Brief
Please take the entries below from the first line through the line containing "return (*colour, 1.0)" and repeat them exactly, leaving out everything after.
::::
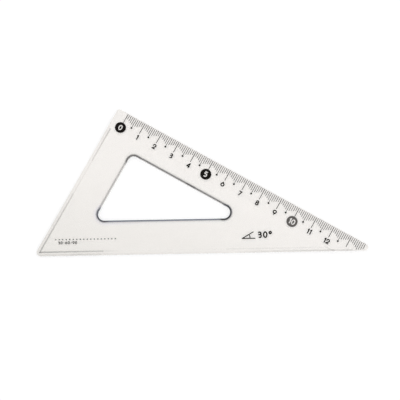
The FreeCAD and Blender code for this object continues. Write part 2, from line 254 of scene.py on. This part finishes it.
def ranged(tree, value, low, high, to_low, to_high):
    """Carry a value from one range over to another, and keep it inside that."""
    node = add_node(tree, "ShaderNodeMapRange")
    for socket, setting in zip(node.inputs, (value, low, high, to_low, to_high)):
        feed(tree, socket, setting)
    return node.outputs["Result"]


def noise(tree, point, scale, detail=2.0):
    """Soft noise about a half; the scale is in spots to the metre."""
    node = add_node(tree, "ShaderNodeTexNoise")
    feed(tree, node.inputs["Vector"], point)
    node.inputs["Scale"].default_value = scale
    node.inputs["Detail"].default_value = detail
    return node.outputs["Fac"]


def bump(tree, height, strength, distance):
    node = add_node(tree, "ShaderNodeBump")
    node.inputs["Strength"].default_value = strength
    node.inputs["Distance"].default_value = distance
    feed(tree, node.inputs["Height"], height)
    return node.outputs["Normal"]


def place_of(tree):
    return add_node(tree, "ShaderNodeTexCoord").outputs["Object"]


def opaque(colour):
    return (*colour, 1.0)


def new_group(name, inputs, outputs):
    """An empty node group: its tree, and the sockets at its two ends."""
    tree = bpy.data.node_groups.new(name, "ShaderNodeTree")
    for in_out, sockets in (("INPUT", inputs), ("OUTPUT", outputs)):
        for socket, kind in sockets:
            tree.interface.new_socket(
                name=socket, in_out=in_out, socket_type=f"NodeSocket{kind}"
            )
    entry = add_node(tree, "NodeGroupInput").outputs
    end = add_node(tree, "NodeGroupOutput").inputs
    return tree, entry, end


def use_group(tree, group, **values):
    """Place a group in a material; values are named after its inputs."""
    node = add_node(tree, "ShaderNodeGroup", node_tree=group)
    for name, value in values.items():
        feed(tree, node.inputs[name], value)
    return node.outputs


def new_material(name):
    material = bpy.data.materials.new(name)
    material.use_nodes = True
    tree = material.node_tree
    return material, tree, tree.nodes["Principled BSDF"].inputs


def give(piece, material):
    piece.data.materials.clear()
    piece.data.materials.append(material)


# ---------------------------------------------------------- the clear plastic

PLASTIC_IOR = 1.49

# the tone changes slowly from the blunt corner to the scale: the way that it
# goes in plan, where the change begins and ends in millimetres, and how far soft
# clouds carry it to and fro
TOWARDS_SCALE = Vector((0.35, 0.94, 0))
TONE_BEGINS = 6.0
TONE_ENDS = 68.0
CLOUD_SCALE = 40
CLOUD_REACH = 16

# where the plate is handled, it is a little less polished
HANDLING_SCALE = 300
HANDLING_FROM = 0.45
HANDLING_TO = 0.8

# the moulded faces aren't quite flat
WAVE_SCALE = 90
WAVE_STRENGTH = 0.15
WAVE_HEIGHT = 0.05 * MM

# The plastic's rounded edges and the walls of its ledges send the light
# sideways, so they look like dark lines from above and below. These lines are
# painted shade, multiplied into the plastic's colour, and among them are a
# painted pale violet halo and a painted dark glint. Each line is soft, and runs
# about the stretch from one point to another at a radius, which is nothing for
# a straight line.

# colours of the painted shade lines, the painted halo and the painted glint
CLEAR_GREY = (0.08, 0.08, 0.08)
STEEL_BLUE = (0.10, 0.13, 0.20)
VIOLET_BLUE = (0.16, 0.14, 0.24)
DARK_TEAL = (0.03, 0.055, 0.065)
PALE_VIOLET = (0.86, 0.86, 1.0)
BLACK = (0.005, 0.005, 0.005)

# how far in from the short leg the wall of its ledge is seen
LEG_LEDGE_WALL = 1.65 * MM

# the dark glint beside the cut-out's long side, a painted reflection: where it
# begins and ends, as shares of that side, how far beyond the wall it lies, and
# its half width
PAINTED_GLINT_ENDS = (0.55, 0.64)
PAINTED_GLINT_OUT = 0.5 * MM
PAINTED_GLINT_WIDTH = 0.36 * MM
PAINTED_GLINT_STRENGTH = 0.8


def cutout_centres():
    """The roundings' centres: at the blunt corner, the tip and the right angle."""
    inner = FRAME_WIDTH + CUTOUT_ROUNDING
    from_leg = at_scale(inner, inner)
    foot = BLUNT_CORNER.y + inner
    # down a line parallel to the short leg, and along one parallel to the long leg
    down = (from_leg.y - foot) / ACROSS.y
    along = (from_leg.y - foot) / -ALONG.y
    return from_leg - ACROSS * down, from_leg + ALONG * along, from_leg


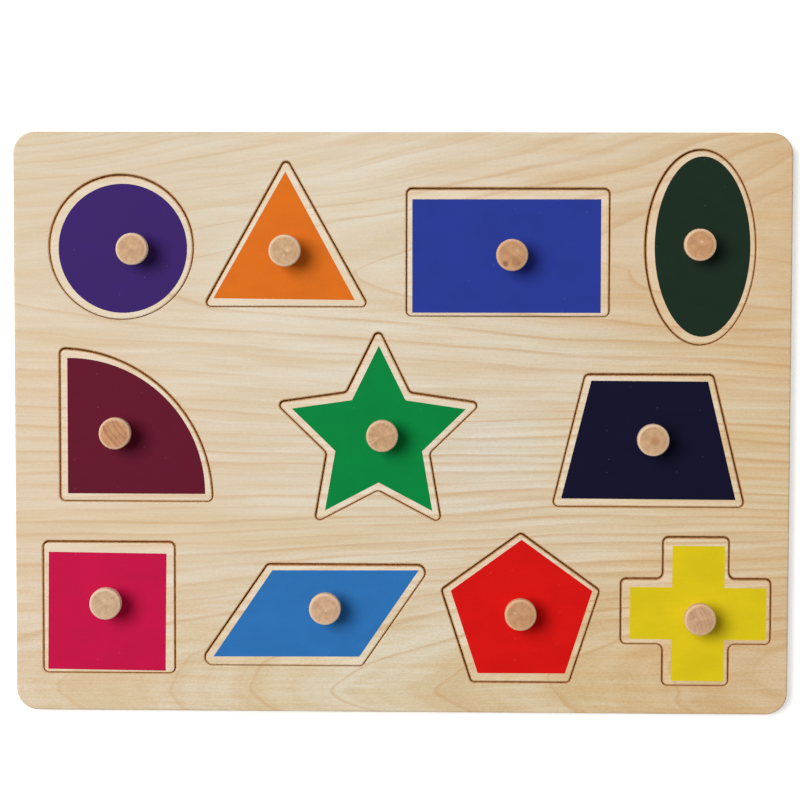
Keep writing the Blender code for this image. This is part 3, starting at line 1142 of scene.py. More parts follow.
class Profile:
    """A cross-section drawn from the top down with lines and arcs, to be carried along an outline.

    A point's first coordinate is its distance outwards from the outline, and its second its height.
    Each stretch between two points keeps the normals at its ends, so that an arc shades smoothly
    and meets a flat without a crease.
    """

    def __init__(self, out: float, height: float, char: float = 0.0) -> None:
        """Start at a point.

        Args:
            out: How far outwards it lies.
            height: Its height.
            char: How scorched it is.
        """
        self.points = [(out, height)]
        self.char = [char]
        self.normals: list[Stretch] = []
        self.surfaces: list[Surface] = []

    def line(self, out: float, height: float, surface: Surface = Surface.FACE,
             char: float = 0.0) -> "Profile":
        """Draw a straight line; its normal is its direction turned a quarter to the left.

        Args:
            out: Where it ends, outwards.
            height: Where it ends, in height.
            surface: What it shows.
            char: How scorched its end is.

        Returns:
            The profile itself.
        """
        run, rise = out - self.points[-1][0], height - self.points[-1][1]
        length = math.hypot(run, rise)
        normal = (-rise / length, run / length)
        self.points.append((out, height))
        self.char.append(char)
        self.normals.append((normal, normal))
        self.surfaces.append(surface)
        return self

    def arc(self, centre: Pair, radii: Pair, turns: Pair, steps: int, surface: Surface = Surface.FACE,
            char: float = 0.0) -> "Profile":
        """Draw an arc of an ellipse from its first turn to its last.

        The point at a turn t is the centre plus (radius out * cos t, radius up * sin t). Its normal is
        (cos t / radius out, sin t / radius up), and the reverse of it on a hollow arc, which runs
        anticlockwise.

        Args:
            centre: The ellipse's middle.
            radii: Its half width and half height.
            turns: Where the arc starts and ends, in degrees.
            steps: How many stretches it has.
            surface: What it shows.
            char: How scorched its end is.

        Returns:
            The profile itself.
        """
        circle = unit(np.radians(np.linspace(*turns, steps + 1)))
        normals = circle / radii
        normals *= math.copysign(1, turns[0] - turns[1]) / np.linalg.norm(normals, axis=1, keepdims=True)
        self.points += (np.array(centre) + circle * radii)[1:].tolist()
        self.char += np.linspace(self.char[-1], char, steps + 1)[1:].tolist()
        self.normals += np.stack((normals[:-1], normals[1:]), axis=1).tolist()
        self.surfaces += [surface] * steps
        return self


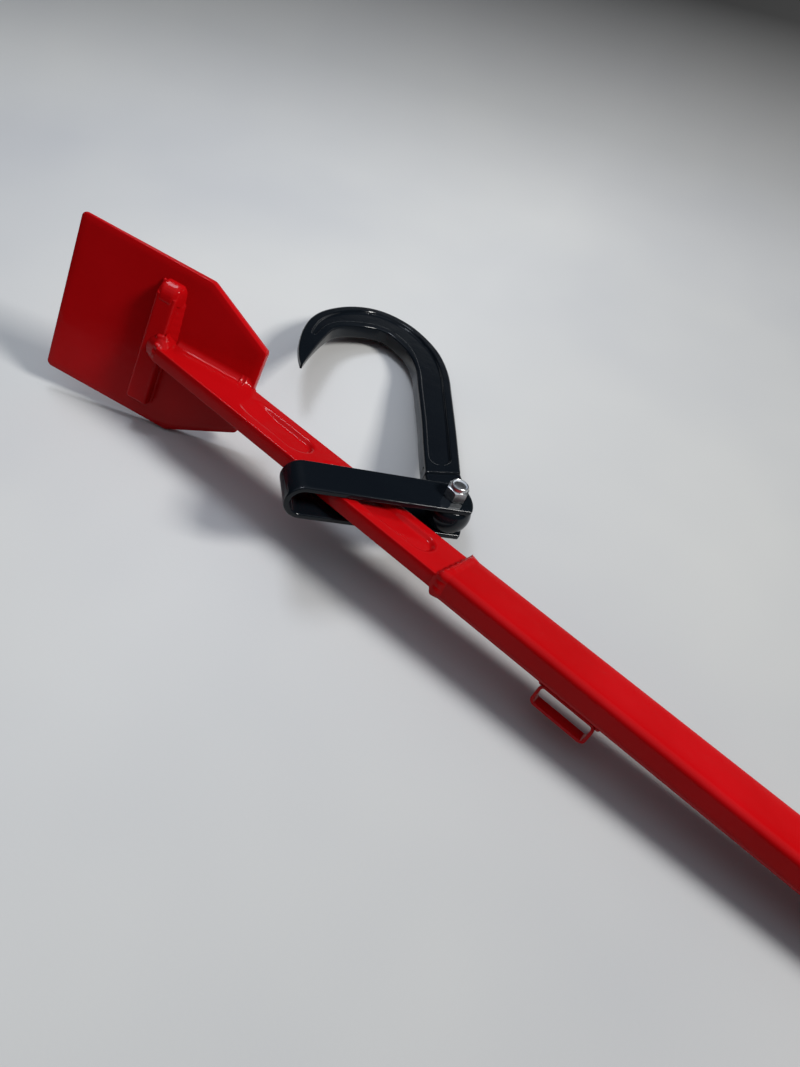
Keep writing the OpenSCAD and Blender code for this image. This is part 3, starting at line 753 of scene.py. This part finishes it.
make_piece("hanger_loop_slice", *skin(loop_rings(), closed_path=True), *red_steel, "hanger_loop", 30.0)
loop_z = -TUBE["half_t"] - 0.8
loop_lines = []
for k, x in enumerate((LOOP["front"] + 0.3, LOOP["front"] - LOOP["l"] - 0.3)):
    ends = [(x, LOOP["top"] - LOOP["depth"] + 2, loop_z), (x, LOOP["top"] - 3, loop_z)]
    loop_lines.append((ends, 2.4, 2.8, 2.2, 0.12, 51 + k))
weld_bead("loop_beads", "loop_welds", loop_lines, 0.5, 5)


# Strap
# Flat bar, 36 by 5, bent hot into a long U round the front bar. It slides along
# the bar and cants against it under load; its ends are cropped to a flat curve.
STRAP = {"w": 36.0, "th": 5.0, "tilt": math.radians(9.0), "swivel": math.radians(-131.0), "bolt_x": 52.0,
         "bolt_off": 38.0, "play": 0.95, "over": 7.5, "end": 17.0, "end_r": 34.0, "bow_l": 18.0, "edge": 1.3}
STRAP["gap"] = (2 * BAR["half_t"] * math.cos(STRAP["tilt"])
                + 2 * BAR["half_w"] * math.sin(STRAP["tilt"]) + STRAP["play"])
strap_reach = STRAP["bolt_off"] + 2 * BAR["half_w"] + STRAP["w"] / 2 * abs(math.cos(STRAP["swivel"]))
STRAP["l"] = (strap_reach / math.cos(STRAP["tilt"]) / abs(math.sin(STRAP["swivel"]))
              + STRAP["over"] - STRAP["gap"] / 2)
bolt_y = -BAR["half_w"] - STRAP["bolt_off"]
ON_STRAP = (Matrix.Translation((STRAP["bolt_x"], bolt_y, -math.tan(STRAP["tilt"]) * bolt_y))
            @ Matrix.Rotation(-STRAP["tilt"], 4, "X") @ Matrix.Rotation(STRAP["swivel"], 4, "Z"))

# The cropped end's broken edge, as pairs of how far back and how far in.
STRAP_EDGE = ((0.0, 1.1), (0.12, 0.7), (0.4, 0.3), (0.9, 0.0))


def strap_path():
    """Stations of the flat bar's middle line: place, outward direction, bow of the section, set-in."""
    middle_r, w, r = STRAP["gap"] / 2 + STRAP["th"] / 2, STRAP["w"] / 2, STRAP["end_r"]
    corner = STRAP["end"] - r + math.sqrt(r * r - w * w)
    leg = [(corner - back, 1.0, inset) for back, inset in STRAP_EDGE]
    straight_from = corner - STRAP_EDGE[-1][0]
    leg += [(straight_from - STRAP["bow_l"] * k / 12, 1 - ease(k / 12), 0.0) for k in range(1, 13)]
    start = leg[-1][0]
    leg += [(start - (STRAP["l"] + start) * k / 40, 0.0, 0.0) for k in range(1, 40)]
    out = [((x, middle_r), (0.0, 1.0), bow, inset) for x, bow, inset in leg]
    for k in range(0, 37):
        a = math.radians(90 + 180 * k / 36)
        out.append(((-STRAP["l"] + middle_r * math.cos(a), middle_r * math.sin(a)),
                    (math.cos(a), math.sin(a)), 0.0, 0.0))
    for (x, z), _, bow, inset in reversed(out[:len(leg)]):
        out.append(((x, -z), (0.0, -1.0), bow, inset))
    return out


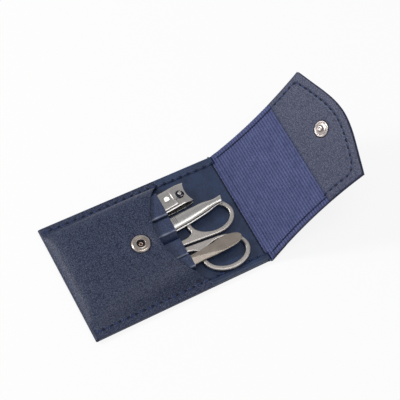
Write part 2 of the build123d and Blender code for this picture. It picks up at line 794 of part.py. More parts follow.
::::
Task output
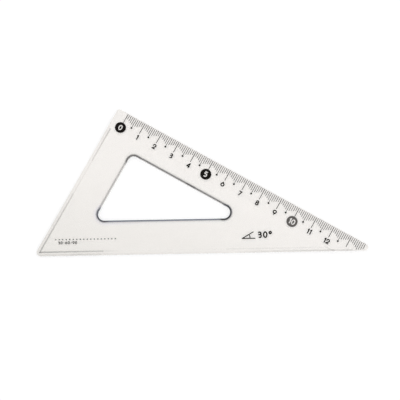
The FreeCAD and Blender code for this object continues. Write part 2, from line 254 of scene.py on. This part finishes it.
def ranged(tree, value, low, high, to_low, to_high):
    """Carry a value from one range over to another, and keep it inside that."""
    node = add_node(tree, "ShaderNodeMapRange")
    for socket, setting in zip(node.inputs, (value, low, high, to_low, to_high)):
        feed(tree, socket, setting)
    return node.outputs["Result"]


def noise(tree, point, scale, detail=2.0):
    """Soft noise about a half; the scale is in spots to the metre."""
    node = add_node(tree, "ShaderNodeTexNoise")
    feed(tree, node.inputs["Vector"], point)
    node.inputs["Scale"].default_value = scale
    node.inputs["Detail"].default_value = detail
    return node.outputs["Fac"]


def bump(tree, height, strength, distance):
    node = add_node(tree, "ShaderNodeBump")
    node.inputs["Strength"].default_value = strength
    node.inputs["Distance"].default_value = distance
    feed(tree, node.inputs["Height"], height)
    return node.outputs["Normal"]


def place_of(tree):
    return add_node(tree, "ShaderNodeTexCoord").outputs["Object"]


def opaque(colour):
    return (*colour, 1.0)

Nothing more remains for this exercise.